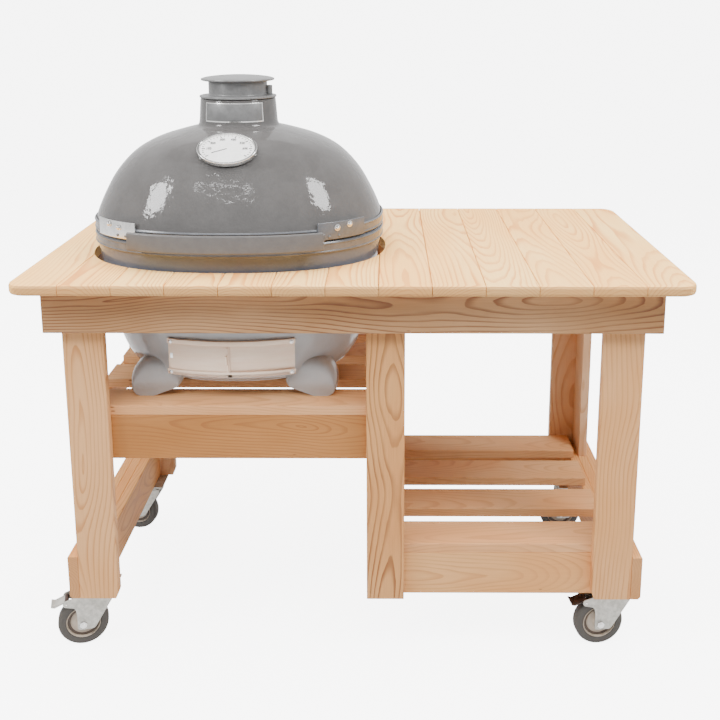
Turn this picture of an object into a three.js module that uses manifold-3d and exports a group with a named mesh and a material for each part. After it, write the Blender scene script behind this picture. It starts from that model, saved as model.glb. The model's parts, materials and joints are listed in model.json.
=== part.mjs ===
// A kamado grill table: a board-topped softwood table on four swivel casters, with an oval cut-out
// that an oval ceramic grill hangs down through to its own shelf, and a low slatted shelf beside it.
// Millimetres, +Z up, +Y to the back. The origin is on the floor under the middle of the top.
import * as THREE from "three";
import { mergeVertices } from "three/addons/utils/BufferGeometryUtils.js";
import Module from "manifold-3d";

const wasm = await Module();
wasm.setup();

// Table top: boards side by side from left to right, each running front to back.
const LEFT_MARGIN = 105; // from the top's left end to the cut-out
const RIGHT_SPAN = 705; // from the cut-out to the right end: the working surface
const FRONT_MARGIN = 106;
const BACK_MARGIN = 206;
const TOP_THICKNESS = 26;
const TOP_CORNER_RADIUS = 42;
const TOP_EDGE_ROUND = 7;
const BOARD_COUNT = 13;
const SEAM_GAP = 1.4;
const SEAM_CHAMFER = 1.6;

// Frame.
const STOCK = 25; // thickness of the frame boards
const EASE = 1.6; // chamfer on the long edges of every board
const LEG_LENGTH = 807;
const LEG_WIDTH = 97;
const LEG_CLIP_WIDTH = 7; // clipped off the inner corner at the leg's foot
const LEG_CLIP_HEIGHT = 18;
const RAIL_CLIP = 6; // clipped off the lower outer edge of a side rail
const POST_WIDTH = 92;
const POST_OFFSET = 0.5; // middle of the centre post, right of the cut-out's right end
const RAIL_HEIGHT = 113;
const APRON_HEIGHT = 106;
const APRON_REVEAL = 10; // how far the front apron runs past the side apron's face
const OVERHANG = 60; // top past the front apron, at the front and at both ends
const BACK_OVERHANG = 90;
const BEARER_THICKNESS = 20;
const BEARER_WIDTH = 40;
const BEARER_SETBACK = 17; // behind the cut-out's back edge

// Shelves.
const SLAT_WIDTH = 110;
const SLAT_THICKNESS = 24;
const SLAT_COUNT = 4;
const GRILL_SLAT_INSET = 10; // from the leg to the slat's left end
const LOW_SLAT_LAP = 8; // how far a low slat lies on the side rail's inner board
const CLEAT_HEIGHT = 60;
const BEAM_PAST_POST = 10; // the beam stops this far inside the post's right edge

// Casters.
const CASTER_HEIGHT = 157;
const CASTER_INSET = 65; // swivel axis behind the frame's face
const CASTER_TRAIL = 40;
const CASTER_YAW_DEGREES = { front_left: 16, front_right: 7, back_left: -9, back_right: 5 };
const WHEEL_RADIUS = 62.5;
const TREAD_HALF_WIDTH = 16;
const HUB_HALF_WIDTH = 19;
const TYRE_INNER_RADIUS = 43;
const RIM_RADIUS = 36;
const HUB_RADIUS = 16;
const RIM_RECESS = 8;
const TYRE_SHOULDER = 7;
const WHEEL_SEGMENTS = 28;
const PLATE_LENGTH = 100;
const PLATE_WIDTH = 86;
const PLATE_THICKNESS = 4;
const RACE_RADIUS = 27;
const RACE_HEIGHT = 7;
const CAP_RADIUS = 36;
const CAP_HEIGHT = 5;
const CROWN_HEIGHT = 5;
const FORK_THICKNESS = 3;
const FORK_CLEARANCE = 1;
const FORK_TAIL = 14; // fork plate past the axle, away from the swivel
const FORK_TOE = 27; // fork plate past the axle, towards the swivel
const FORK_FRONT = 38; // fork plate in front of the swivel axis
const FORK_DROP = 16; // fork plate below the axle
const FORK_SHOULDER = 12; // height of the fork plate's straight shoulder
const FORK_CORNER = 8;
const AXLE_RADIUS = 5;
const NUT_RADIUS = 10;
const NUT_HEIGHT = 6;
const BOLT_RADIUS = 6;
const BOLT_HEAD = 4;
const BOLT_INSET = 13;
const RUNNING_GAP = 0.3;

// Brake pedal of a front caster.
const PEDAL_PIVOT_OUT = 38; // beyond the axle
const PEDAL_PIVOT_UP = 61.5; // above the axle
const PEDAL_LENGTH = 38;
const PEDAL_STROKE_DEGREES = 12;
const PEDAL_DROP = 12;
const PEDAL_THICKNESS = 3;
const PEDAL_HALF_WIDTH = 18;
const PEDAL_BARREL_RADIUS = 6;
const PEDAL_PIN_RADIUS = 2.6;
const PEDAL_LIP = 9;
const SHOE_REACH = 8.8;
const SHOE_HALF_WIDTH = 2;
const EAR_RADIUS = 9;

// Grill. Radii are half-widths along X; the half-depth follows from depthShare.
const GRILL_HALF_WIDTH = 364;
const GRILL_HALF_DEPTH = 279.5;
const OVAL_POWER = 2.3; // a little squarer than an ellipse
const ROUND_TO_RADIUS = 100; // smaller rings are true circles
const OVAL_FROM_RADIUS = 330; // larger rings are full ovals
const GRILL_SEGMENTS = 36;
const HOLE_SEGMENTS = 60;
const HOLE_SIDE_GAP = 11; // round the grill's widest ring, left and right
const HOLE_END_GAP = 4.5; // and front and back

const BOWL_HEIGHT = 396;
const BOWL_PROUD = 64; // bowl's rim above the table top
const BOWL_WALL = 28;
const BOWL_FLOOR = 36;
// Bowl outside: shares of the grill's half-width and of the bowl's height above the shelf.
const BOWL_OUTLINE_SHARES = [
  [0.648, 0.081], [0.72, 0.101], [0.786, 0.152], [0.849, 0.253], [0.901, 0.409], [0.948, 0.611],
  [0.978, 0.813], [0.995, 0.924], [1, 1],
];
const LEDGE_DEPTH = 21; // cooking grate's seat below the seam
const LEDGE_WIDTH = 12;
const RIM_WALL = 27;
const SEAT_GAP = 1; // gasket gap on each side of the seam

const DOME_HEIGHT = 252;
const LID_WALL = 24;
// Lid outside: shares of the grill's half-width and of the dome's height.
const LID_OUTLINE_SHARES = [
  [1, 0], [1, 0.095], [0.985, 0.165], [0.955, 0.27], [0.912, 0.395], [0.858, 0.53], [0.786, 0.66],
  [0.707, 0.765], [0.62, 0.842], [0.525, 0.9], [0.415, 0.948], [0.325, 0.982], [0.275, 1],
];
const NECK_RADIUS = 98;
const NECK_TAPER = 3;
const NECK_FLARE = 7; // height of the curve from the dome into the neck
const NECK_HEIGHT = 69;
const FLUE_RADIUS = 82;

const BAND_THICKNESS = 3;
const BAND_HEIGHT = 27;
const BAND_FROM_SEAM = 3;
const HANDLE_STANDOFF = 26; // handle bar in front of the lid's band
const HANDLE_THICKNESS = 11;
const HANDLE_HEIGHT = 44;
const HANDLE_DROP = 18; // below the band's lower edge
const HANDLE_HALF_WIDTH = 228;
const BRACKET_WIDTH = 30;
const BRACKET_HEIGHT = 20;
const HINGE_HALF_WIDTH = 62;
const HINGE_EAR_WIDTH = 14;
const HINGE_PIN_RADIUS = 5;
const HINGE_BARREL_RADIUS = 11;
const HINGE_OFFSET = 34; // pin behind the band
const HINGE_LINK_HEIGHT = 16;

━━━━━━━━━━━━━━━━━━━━

## TASK DESCRIPTION
Scan the material above. Extract every line in which the word "with" occurs.

## PROBLEM SOLUTION
Turn this picture of an object into a three.js module that uses manifold-3d and exports a group with a named mesh and a material for each part. After it, write the Blender scene script behind this picture. It starts from that model, saved as model.glb. The model's parts, materials and joints are listed in model.json.
// A kamado grill table: a board-topped softwood table on four swivel casters, with an oval cut-out